» **Task prompt**
Give back exactly the lines from the start of the listing to the line containing "from mathutils.geometry import", inclusive, and nothing beyond them.

» **Available data**

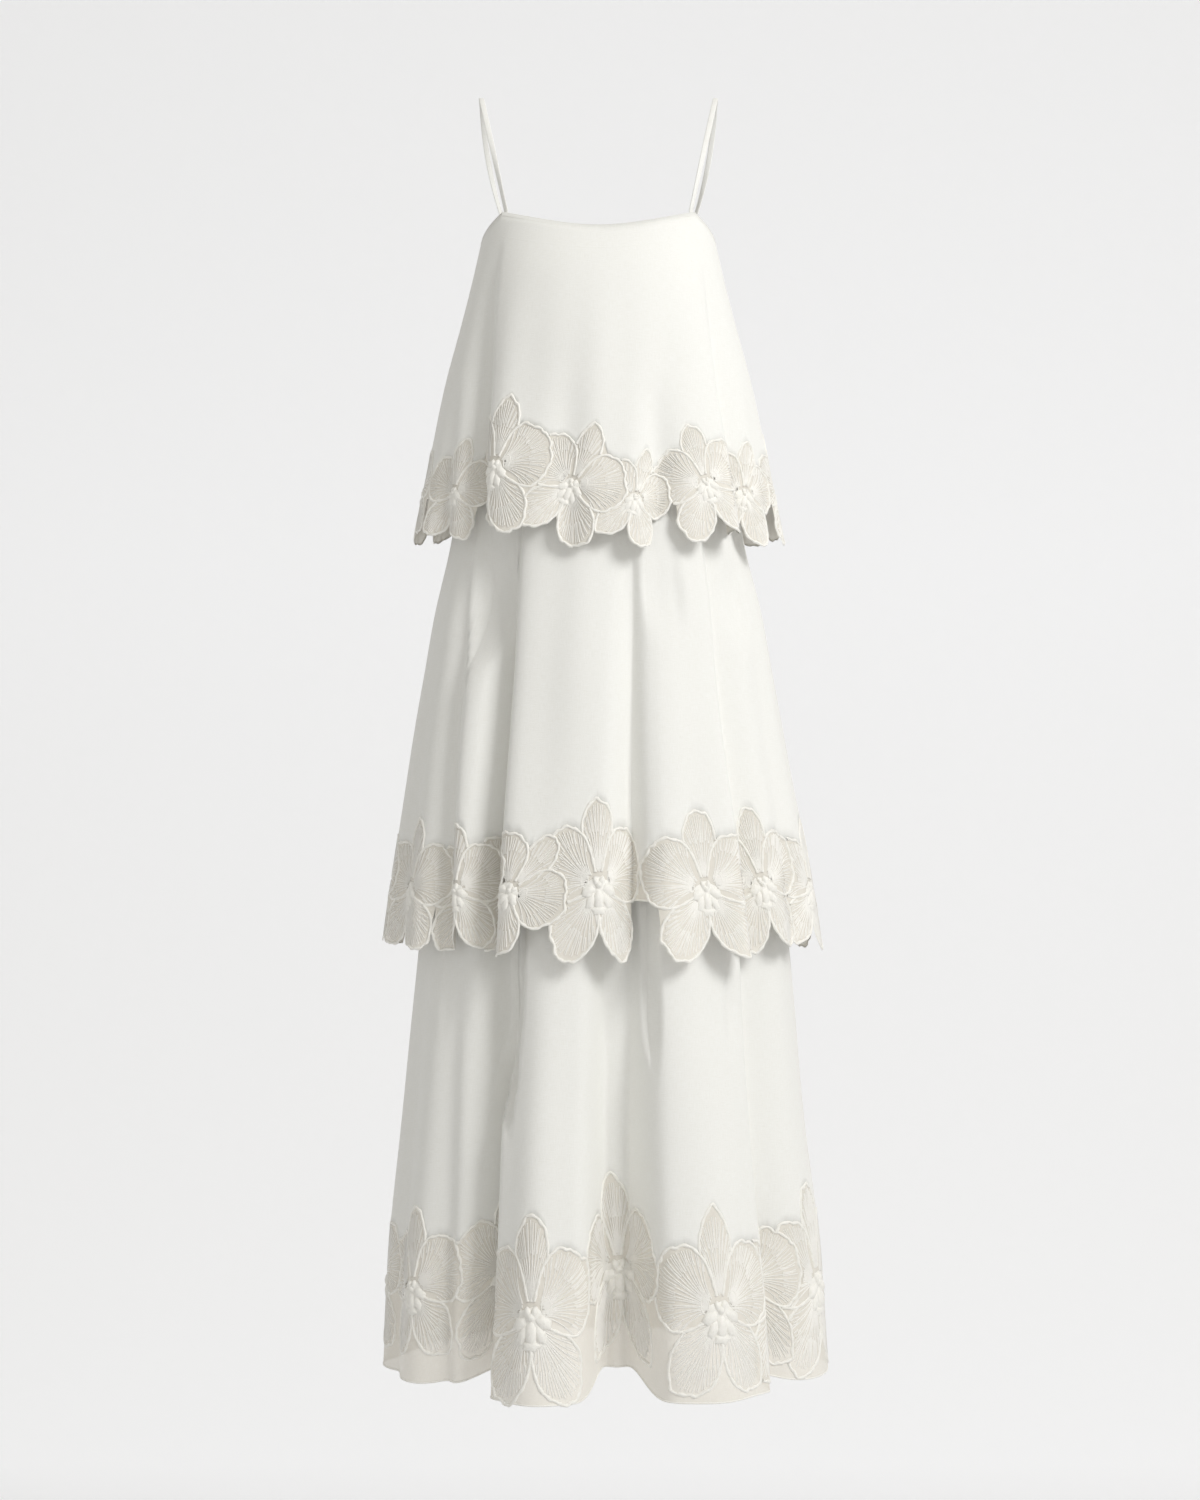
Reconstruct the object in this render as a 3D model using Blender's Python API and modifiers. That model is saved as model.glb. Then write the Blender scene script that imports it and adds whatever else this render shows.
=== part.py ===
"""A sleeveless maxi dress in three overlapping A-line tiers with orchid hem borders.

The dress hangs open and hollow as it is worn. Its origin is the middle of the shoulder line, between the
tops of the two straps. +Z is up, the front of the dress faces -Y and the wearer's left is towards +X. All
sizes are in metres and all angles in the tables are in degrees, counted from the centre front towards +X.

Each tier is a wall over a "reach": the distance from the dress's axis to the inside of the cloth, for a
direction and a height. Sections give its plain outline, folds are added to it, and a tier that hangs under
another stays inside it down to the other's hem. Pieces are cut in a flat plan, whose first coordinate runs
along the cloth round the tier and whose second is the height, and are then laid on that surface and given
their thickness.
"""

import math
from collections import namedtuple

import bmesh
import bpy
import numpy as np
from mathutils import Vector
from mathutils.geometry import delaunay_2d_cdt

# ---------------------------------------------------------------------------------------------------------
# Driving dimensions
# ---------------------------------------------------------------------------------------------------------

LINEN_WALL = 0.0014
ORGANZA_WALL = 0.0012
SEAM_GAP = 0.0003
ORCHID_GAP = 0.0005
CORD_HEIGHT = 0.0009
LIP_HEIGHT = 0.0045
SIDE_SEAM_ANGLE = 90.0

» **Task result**
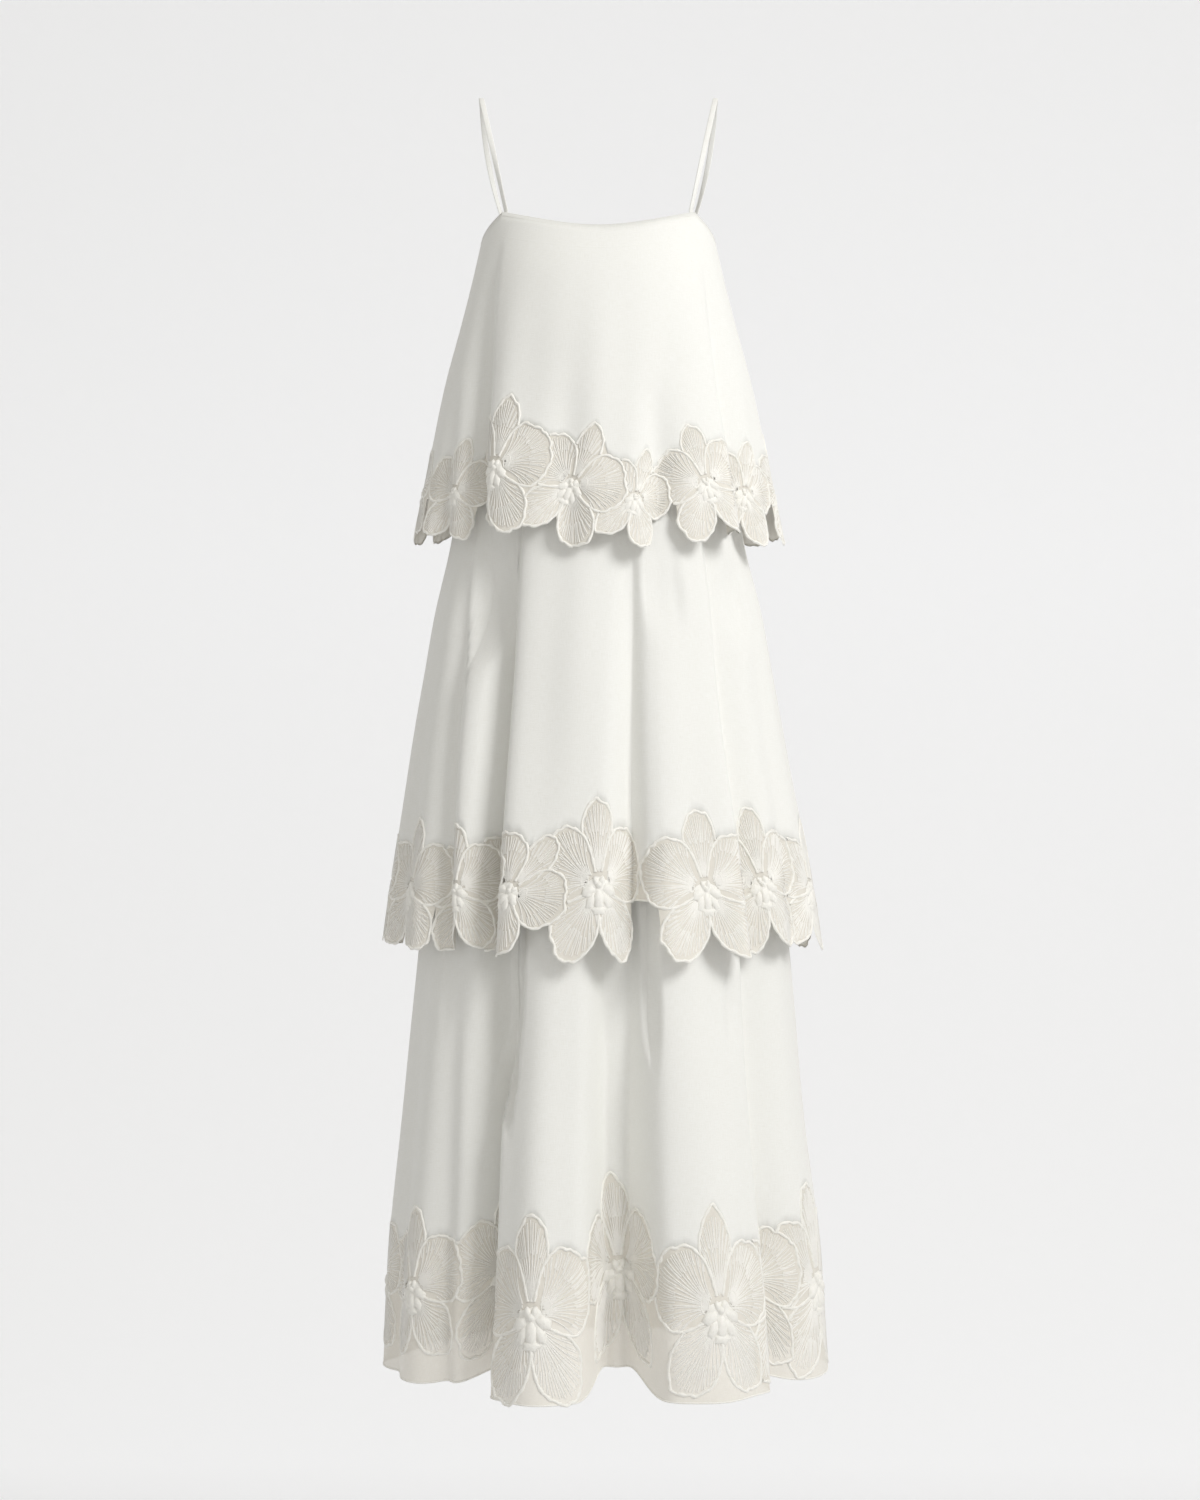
Reconstruct the object in this render as a 3D model using Blender's Python API and modifiers. That model is saved as model.glb. Then write the Blender scene script that imports it and adds whatever else this render shows.
=== part.py ===
"""A sleeveless maxi dress in three overlapping A-line tiers with orchid hem borders.

The dress hangs open and hollow as it is worn. Its origin is the middle of the shoulder line, between the
tops of the two straps. +Z is up, the front of the dress faces -Y and the wearer's left is towards +X. All
sizes are in metres and all angles in the tables are in degrees, counted from the centre front towards +X.

Each tier is a wall over a "reach": the distance from the dress's axis to the inside of the cloth, for a
direction and a height. Sections give its plain outline, folds are added to it, and a tier that hangs under
another stays inside it down to the other's hem. Pieces are cut in a flat plan, whose first coordinate runs
along the cloth round the tier and whose second is the height, and are then laid on that surface and given
their thickness.
"""

import math
from collections import namedtuple

import bmesh
import bpy
import numpy as np
from mathutils import Vector
from mathutils.geometry import delaunay_2d_cdt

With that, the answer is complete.